# Camera opinions...............



## BC (Jun 27, 2008)

looking at getting a new digital camera.......from looking at the sales ad's in the paper today decided to go to best buy and look at a couple they had. Can ya'll give me some insight on these two and also any other brands, choices ya'll may suggest. Also i'm looking to spend no more than $700-$800

Sony A200K....at best buy for $499.99

NIkon D60..... at best buy for $699.99

any suggestions/opinions?

Thanks


----------



## Rusty S (Apr 6, 2006)

I would buy the Nikon. rs


----------



## Roostor (Jul 17, 2006)

*Best Buy Buyers Beware*

Hopefully you have heard or received emails about Best Buys return policy....if not, check it out here:
http://www.snopes.com/politics/business/restock.asp

I don't think I will be buying ANYTHING from them now.


----------



## Arlon (Feb 8, 2005)

Nikon just for the sheer number of inxpensive lenses you can use on the camera. If you never intend to expand what you get then it's a wash and really you might look at stuff like canon S5 IS and other "super zooms". If you intend to add lenses as time goes on, nikon by all means. Sony is great but you'll be pretty limited in whats available. 

Go to ebay and search nikon lenses and sony lenses and you'll see what I mean. 

Knowing exactly how you plan to use the camera would be helpful in giving you more useful suggestions too.. Arlon


----------



## BC (Jun 27, 2008)

I'll be using it for my sons sports for sure but my wife wants to start getting into photography also (not like professionaly), we definately want one that you can add lenses too........is that nikon I mentioned worth the $$$ or is there other models we should consider...should we try to get one from ebay? I'm just sketchy about buying used electronics, especially ones you can't hold and try before paying....thanks for all the help


----------



## BC (Jun 27, 2008)

wellllllllll.........I got me one. I ended up getting the Nikon D40 Digital SLR, it came with the 18-55 and 55-200 lens but I upgraded to the 55-200VR for $50 more. Hopefully I'll be able to post up something worth looking at


----------



## fishingnotcatching (May 30, 2007)

Looks like a good set up!!. Look forward to seeing your pics.


----------



## Donnie Hayden (Mar 7, 2005)

you will be happy with that camera. Mine has not let me down yet. I have a ton of pictures I have taken over the last few days just havent had the time to go through all of them.


----------



## Arlon (Feb 8, 2005)

Vr upgrade was a good plan. My wife uses the VR in the car (while I'm driving) and gets some amazingly clear shots at 70mph from a 3/4 ton truck!
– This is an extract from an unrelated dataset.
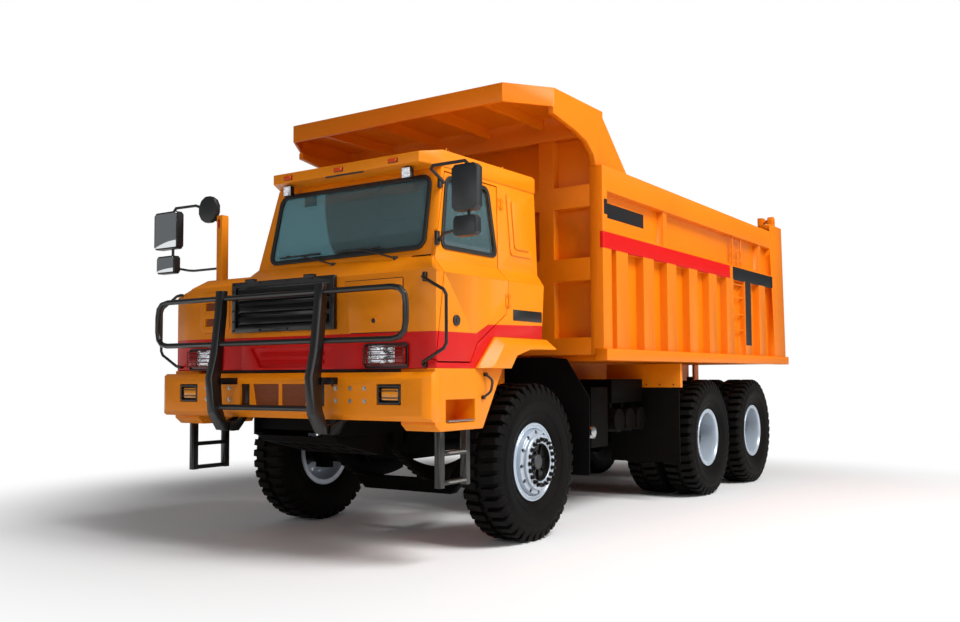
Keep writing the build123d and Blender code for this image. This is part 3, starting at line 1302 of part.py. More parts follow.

Number of her shots from the truck in here: http://www.pbase.com/arlon/road_trips_from_houston


----------



## BC (Jun 27, 2008)

those are some nice pictures Arlon, especially from a moving vehicle........if I can ever get out of work and get time to take some pictures I'll post'em up. There is a lot to learn on it. Its kind of like my GPS on my boat, it'll do a 1,000 things but only use it for 3 or 4, hopefully this won't be the case with the camera


----------



## Roostor (Jul 17, 2006)

*Green with Envy*

Hey BC....Congrats on your purchase....and I am Green with Envy....but here's a little green for you for your smart purchase.


----------



## BC (Jun 27, 2008)

Thanks guys, hopefully i'll be able to get some pictures posted up soon.


----------



## sandybottom (Jun 1, 2005)

BC, It will take a little bit to get used to the camera. But once you learn how to use your settings right its all worth it.
So don't get upset when some of your photos don't turn out right. It's all part of learning this wonderful thing called photography. Start out in AUTO then work your way through the other settings. Just my 2cents.


----------



## BC (Jun 27, 2008)

I took some pictures last night on AUTO mode and when you look at them on the LCD screen on the camera, on things that are white they show a black mark flickering on them


----------



## sandybottom (Jun 1, 2005)

BC--Take some pictures outside in daylight and let me know what you see. Its hard to tell what happened not seeing the photo you took. Digital is cheap so delete away. 
It will take a thousand photos at least before you get used to it. It did me and others I've talked to.


----------



## BC (Jun 27, 2008)

I say last night it was about 6 yesterday evening it was outside.....it was of our dog that is white/brown and the white parts of her flickered with the black spots.....like you say it'll take some time but i'll get all figured out.


----------



## Donnie Hayden (Mar 7, 2005)

the flashing white shows you the blown out portion of the shot which means over exposed.


----------



## Donnie Hayden (Mar 7, 2005)

This topic is at the top of the forums that Rusty posted. It has helped me alot with mine. Reading and shooting pictures are the best things to do. You learn alot from what your images are showing you on the LCD also.

http://2coolfishing.com/ttmbforum/showthread.php?t=107835


----------



## Scott Harrison (May 16, 2006)

Nothing like a Canon. Runs around $800.00


----------